Blues manager Rowett had insisted that if they were awarded another penalty, Maghoma would be taking it. But the big Jamaican ignored his bosses instructions and the calls from his team mates and put two consecutive misses and the first half shenanigans to the back of his mind, while finishing emphatically in front of the massed travelling ranks from the second city.
Birmingham regained possession straight from the restart and within a minute Maghoma almost showed that he was just as lethal as Donaldson, when he crashed a twenty yard free kick just wide of the upright.
Tom Cairney attacked the visitors goal from out on the left flank, but having rode two challenges Michael Morrison cut out his tame shot.
As the clocked ticked down, Scott Malone came close to equalising, but shot wide when he really ought to have done better.
My favourite Welsh player (he's far better than Gareth Bale will ever be) David Cotterill, on as a second half sub, was thwarted by Button as he went for goal and Kalas made a timely goal-line clearance from when it looked as though Maghoma had doubled the visitors lead witha well struck shot.

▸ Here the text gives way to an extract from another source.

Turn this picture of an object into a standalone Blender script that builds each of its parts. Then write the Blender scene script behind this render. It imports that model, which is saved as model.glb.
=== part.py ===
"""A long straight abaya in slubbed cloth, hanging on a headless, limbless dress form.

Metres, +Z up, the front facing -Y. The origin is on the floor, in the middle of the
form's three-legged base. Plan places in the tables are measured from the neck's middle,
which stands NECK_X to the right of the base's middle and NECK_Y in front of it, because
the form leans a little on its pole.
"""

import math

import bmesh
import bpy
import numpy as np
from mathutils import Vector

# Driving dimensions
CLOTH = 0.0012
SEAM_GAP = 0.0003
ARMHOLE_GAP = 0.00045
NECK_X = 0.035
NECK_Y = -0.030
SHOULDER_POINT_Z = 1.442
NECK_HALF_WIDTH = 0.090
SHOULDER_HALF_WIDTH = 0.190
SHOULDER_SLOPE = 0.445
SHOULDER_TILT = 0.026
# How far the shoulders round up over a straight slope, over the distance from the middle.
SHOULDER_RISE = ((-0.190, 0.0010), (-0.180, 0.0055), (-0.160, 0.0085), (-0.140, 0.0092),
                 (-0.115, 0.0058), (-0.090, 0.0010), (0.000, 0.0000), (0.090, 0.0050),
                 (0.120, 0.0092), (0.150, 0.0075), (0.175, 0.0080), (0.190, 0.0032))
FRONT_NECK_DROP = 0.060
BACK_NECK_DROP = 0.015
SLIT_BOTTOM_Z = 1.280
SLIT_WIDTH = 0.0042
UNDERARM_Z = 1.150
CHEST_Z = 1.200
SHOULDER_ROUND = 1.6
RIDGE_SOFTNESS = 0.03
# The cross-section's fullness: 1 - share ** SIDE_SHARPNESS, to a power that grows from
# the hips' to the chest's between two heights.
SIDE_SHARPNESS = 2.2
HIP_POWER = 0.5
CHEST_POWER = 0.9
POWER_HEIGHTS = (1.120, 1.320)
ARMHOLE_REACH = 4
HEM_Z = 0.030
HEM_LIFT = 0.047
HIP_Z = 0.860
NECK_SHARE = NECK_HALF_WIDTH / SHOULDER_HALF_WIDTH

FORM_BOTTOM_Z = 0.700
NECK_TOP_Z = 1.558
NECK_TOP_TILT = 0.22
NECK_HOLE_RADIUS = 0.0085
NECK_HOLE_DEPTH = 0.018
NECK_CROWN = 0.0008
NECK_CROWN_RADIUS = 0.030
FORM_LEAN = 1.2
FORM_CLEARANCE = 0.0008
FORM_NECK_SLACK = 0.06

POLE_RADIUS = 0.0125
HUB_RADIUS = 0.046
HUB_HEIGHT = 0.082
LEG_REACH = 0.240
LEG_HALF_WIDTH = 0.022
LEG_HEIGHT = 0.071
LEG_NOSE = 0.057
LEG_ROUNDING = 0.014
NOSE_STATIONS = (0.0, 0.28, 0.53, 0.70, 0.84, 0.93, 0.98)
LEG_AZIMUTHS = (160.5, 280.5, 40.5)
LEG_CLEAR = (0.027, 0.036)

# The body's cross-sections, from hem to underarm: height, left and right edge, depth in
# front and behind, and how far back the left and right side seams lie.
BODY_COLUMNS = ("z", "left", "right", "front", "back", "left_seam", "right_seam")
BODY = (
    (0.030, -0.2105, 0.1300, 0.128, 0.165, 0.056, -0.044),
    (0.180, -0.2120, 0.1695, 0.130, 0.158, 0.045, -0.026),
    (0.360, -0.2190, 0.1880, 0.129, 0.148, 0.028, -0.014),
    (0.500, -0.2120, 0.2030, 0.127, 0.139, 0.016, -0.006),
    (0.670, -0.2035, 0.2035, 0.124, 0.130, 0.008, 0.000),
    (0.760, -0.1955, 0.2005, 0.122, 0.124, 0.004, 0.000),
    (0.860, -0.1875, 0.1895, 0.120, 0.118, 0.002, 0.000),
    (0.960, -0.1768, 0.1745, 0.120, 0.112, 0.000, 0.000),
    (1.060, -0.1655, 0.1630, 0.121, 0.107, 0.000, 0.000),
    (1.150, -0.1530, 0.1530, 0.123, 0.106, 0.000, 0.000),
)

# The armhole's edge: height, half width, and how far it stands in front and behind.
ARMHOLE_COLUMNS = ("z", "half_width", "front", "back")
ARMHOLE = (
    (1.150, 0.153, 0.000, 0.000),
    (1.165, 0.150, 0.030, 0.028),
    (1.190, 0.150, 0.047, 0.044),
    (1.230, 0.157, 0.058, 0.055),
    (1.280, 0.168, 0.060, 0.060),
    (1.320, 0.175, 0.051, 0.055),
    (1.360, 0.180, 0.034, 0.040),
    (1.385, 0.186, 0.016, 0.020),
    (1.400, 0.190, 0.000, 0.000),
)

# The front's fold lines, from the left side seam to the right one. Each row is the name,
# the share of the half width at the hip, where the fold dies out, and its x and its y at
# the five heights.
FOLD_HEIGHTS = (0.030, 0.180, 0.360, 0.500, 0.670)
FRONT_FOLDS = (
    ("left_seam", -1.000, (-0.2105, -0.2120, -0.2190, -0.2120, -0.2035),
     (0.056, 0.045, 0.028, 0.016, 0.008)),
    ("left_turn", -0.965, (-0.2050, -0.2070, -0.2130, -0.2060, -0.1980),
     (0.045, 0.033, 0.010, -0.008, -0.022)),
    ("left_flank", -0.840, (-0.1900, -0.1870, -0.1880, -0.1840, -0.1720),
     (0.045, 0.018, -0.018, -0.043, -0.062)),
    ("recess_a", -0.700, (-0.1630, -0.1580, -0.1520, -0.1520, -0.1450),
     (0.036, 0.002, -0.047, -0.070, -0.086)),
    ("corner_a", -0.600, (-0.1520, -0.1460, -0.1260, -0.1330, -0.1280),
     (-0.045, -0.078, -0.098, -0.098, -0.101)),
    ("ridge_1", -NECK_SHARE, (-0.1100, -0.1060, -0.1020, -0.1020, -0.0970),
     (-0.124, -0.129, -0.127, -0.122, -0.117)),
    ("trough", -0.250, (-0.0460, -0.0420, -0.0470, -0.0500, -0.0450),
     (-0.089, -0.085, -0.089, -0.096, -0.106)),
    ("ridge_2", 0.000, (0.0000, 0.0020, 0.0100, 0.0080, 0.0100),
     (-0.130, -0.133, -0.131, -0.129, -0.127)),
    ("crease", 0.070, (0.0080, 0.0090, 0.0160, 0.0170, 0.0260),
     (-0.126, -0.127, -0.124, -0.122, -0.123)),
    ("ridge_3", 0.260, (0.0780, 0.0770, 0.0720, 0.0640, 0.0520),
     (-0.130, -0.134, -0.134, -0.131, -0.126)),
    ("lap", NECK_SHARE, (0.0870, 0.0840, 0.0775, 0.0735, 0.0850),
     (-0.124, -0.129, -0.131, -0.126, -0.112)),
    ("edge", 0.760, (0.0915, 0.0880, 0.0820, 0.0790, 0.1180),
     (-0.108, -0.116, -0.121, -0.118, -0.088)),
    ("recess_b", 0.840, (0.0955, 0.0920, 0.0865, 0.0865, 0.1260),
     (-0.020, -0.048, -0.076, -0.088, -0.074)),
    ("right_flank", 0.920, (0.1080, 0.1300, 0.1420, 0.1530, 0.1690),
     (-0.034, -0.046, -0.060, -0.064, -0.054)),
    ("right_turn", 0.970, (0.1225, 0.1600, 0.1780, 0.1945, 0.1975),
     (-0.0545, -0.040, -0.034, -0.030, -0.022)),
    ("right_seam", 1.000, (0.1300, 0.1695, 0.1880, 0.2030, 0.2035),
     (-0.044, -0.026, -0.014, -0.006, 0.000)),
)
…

In the final minute, with the volume from the away end now threatening to drown out the sound of the big jets departing from Heathrow, Fulham were a coat of paint away from scoring, when Malone hit the woodwork with a downward header that bounced up off the pitch.
Full Time: 
Fulham St. Andrews Church Sunday FC 0
Small Heath Alliance 1
Football League Championship fixtures are now coming thick and fast after the international break, with a full programme scheduled for midweek, that see's Birmingham City travel to Reading, while Fulham entertain Burton Albion. 
Expect the league table to be in a complete state of flux for the next few months at the very least.
On the way back to the overground station to avoid the queues, I passed the infamous Kings Head on the High Road... back in the day I saw Generation X and the Lurkers play there on the same night and lived to tell the tale. Life has just flown by during the interim three and a half decades or so.
Sadly 'Foxy' and his TPF lot never showed up today.